SHORT PROBLEM
Extract every line below, verbatim.

DATASET SECTION
#####

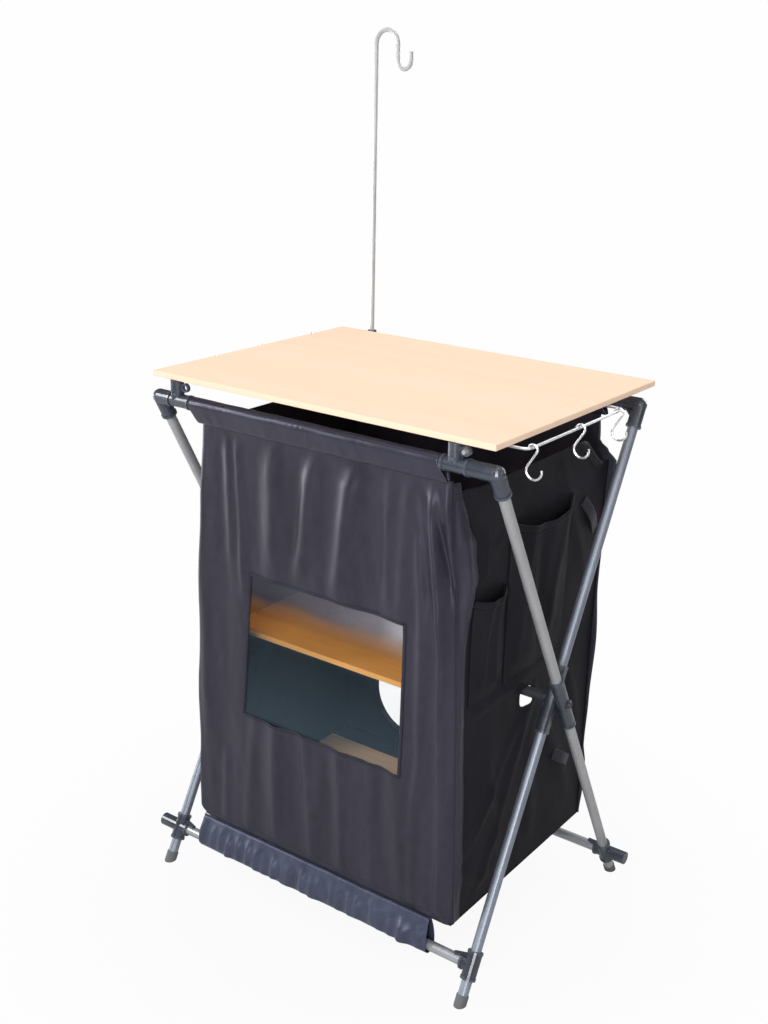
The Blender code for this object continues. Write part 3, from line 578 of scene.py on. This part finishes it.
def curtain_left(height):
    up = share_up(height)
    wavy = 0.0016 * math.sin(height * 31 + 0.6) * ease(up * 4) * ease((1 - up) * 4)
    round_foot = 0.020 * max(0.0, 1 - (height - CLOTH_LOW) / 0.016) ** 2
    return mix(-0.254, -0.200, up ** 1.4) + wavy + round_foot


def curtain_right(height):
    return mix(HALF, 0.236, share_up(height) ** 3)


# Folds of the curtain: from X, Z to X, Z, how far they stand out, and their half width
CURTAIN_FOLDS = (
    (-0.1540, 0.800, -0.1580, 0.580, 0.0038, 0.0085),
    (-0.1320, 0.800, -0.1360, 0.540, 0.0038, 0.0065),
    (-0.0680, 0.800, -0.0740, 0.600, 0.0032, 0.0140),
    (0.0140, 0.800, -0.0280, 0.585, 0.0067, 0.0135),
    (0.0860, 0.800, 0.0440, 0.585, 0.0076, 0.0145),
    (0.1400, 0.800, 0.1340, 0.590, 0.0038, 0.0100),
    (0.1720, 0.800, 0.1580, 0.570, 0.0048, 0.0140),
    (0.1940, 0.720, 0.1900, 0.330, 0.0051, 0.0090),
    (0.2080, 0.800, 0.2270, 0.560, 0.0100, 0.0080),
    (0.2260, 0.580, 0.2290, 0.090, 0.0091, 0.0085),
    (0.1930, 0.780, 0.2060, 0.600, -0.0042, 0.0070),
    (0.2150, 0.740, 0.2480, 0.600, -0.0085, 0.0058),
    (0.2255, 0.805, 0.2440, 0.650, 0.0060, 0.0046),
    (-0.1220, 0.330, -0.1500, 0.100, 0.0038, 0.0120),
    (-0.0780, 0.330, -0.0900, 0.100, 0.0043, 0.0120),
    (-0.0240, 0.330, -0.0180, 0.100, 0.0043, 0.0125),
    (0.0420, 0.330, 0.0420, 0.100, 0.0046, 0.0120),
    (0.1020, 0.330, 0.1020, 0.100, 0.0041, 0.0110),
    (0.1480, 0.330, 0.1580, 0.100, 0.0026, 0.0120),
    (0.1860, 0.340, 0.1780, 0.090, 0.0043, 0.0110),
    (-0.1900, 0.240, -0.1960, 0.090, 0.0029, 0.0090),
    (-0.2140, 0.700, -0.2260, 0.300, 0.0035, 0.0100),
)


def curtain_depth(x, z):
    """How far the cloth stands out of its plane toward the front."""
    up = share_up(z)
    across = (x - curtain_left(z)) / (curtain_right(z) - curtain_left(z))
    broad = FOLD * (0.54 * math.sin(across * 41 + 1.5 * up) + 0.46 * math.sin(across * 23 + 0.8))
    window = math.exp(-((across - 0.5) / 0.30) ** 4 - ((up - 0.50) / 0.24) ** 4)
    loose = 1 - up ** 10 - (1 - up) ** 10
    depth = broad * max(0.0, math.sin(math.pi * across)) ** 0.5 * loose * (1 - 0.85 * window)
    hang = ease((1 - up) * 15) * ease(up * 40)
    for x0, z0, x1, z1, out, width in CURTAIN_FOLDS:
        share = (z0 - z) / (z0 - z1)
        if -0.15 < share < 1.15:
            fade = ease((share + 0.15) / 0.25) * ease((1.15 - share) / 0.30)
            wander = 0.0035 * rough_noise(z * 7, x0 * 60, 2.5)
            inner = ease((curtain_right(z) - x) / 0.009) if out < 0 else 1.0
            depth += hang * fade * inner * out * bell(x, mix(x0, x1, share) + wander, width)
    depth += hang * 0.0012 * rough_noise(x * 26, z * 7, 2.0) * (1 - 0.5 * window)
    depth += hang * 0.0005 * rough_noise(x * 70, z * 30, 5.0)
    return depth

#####

RESPONSE TO THE EXERCISE
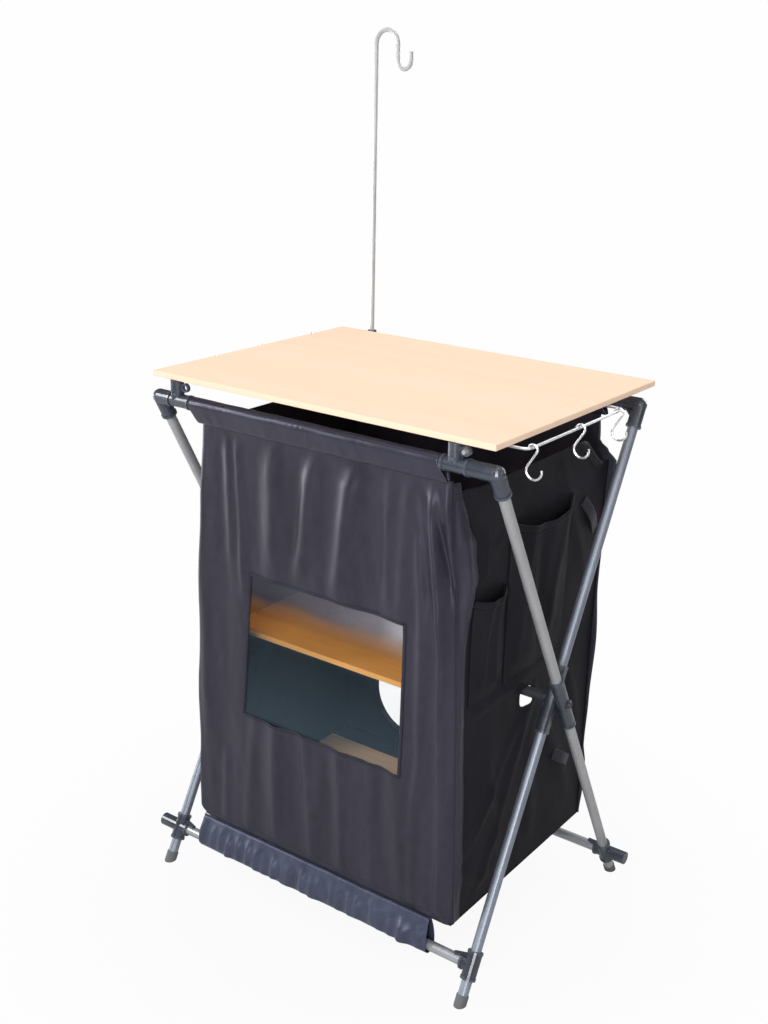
The Blender code for this object continues. Write part 3, from line 578 of scene.py on. This part finishes it.
def curtain_left(height):
    up = share_up(height)
    wavy = 0.0016 * math.sin(height * 31 + 0.6) * ease(up * 4) * ease((1 - up) * 4)
    round_foot = 0.020 * max(0.0, 1 - (height - CLOTH_LOW) / 0.016) ** 2
    return mix(-0.254, -0.200, up ** 1.4) + wavy + round_foot


def curtain_right(height):
    return mix(HALF, 0.236, share_up(height) ** 3)


# Folds of the curtain: from X, Z to X, Z, how far they stand out, and their half width
CURTAIN_FOLDS = (
    (-0.1540, 0.800, -0.1580, 0.580, 0.0038, 0.0085),
    (-0.1320, 0.800, -0.1360, 0.540, 0.0038, 0.0065),
    (-0.0680, 0.800, -0.0740, 0.600, 0.0032, 0.0140),
    (0.0140, 0.800, -0.0280, 0.585, 0.0067, 0.0135),
    (0.0860, 0.800, 0.0440, 0.585, 0.0076, 0.0145),
    (0.1400, 0.800, 0.1340, 0.590, 0.0038, 0.0100),
    (0.1720, 0.800, 0.1580, 0.570, 0.0048, 0.0140),
    (0.1940, 0.720, 0.1900, 0.330, 0.0051, 0.0090),
    (0.2080, 0.800, 0.2270, 0.560, 0.0100, 0.0080),
    (0.2260, 0.580, 0.2290, 0.090, 0.0091, 0.0085),
    (0.1930, 0.780, 0.2060, 0.600, -0.0042, 0.0070),
    (0.2150, 0.740, 0.2480, 0.600, -0.0085, 0.0058),
    (0.2255, 0.805, 0.2440, 0.650, 0.0060, 0.0046),
    (-0.1220, 0.330, -0.1500, 0.100, 0.0038, 0.0120),
    (-0.0780, 0.330, -0.0900, 0.100, 0.0043, 0.0120),
    (-0.0240, 0.330, -0.0180, 0.100, 0.0043, 0.0125),
    (0.0420, 0.330, 0.0420, 0.100, 0.0046, 0.0120),
    (0.1020, 0.330, 0.1020, 0.100, 0.0041, 0.0110),
    (0.1480, 0.330, 0.1580, 0.100, 0.0026, 0.0120),
    (0.1860, 0.340, 0.1780, 0.090, 0.0043, 0.0110),
    (-0.1900, 0.240, -0.1960, 0.090, 0.0029, 0.0090),
    (-0.2140, 0.700, -0.2260, 0.300, 0.0035, 0.0100),
)


def curtain_depth(x, z):
    """How far the cloth stands out of its plane toward the front."""
    up = share_up(z)
    across = (x - curtain_left(z)) / (curtain_right(z) - curtain_left(z))
    broad = FOLD * (0.54 * math.sin(across * 41 + 1.5 * up) + 0.46 * math.sin(across * 23 + 0.8))
    window = math.exp(-((across - 0.5) / 0.30) ** 4 - ((up - 0.50) / 0.24) ** 4)
    loose = 1 - up ** 10 - (1 - up) ** 10
    depth = broad * max(0.0, math.sin(math.pi * across)) ** 0.5 * loose * (1 - 0.85 * window)
    hang = ease((1 - up) * 15) * ease(up * 40)
    for x0, z0, x1, z1, out, width in CURTAIN_FOLDS:
        share = (z0 - z) / (z0 - z1)
        if -0.15 < share < 1.15:
            fade = ease((share + 0.15) / 0.25) * ease((1.15 - share) / 0.30)
            wander = 0.0035 * rough_noise(z * 7, x0 * 60, 2.5)
            inner = ease((curtain_right(z) - x) / 0.009) if out < 0 else 1.0
            depth += hang * fade * inner * out * bell(x, mix(x0, x1, share) + wander, width)
    depth += hang * 0.0012 * rough_noise(x * 26, z * 7, 2.0) * (1 - 0.5 * window)
    depth += hang * 0.0005 * rough_noise(x * 70, z * 30, 5.0)
    return depth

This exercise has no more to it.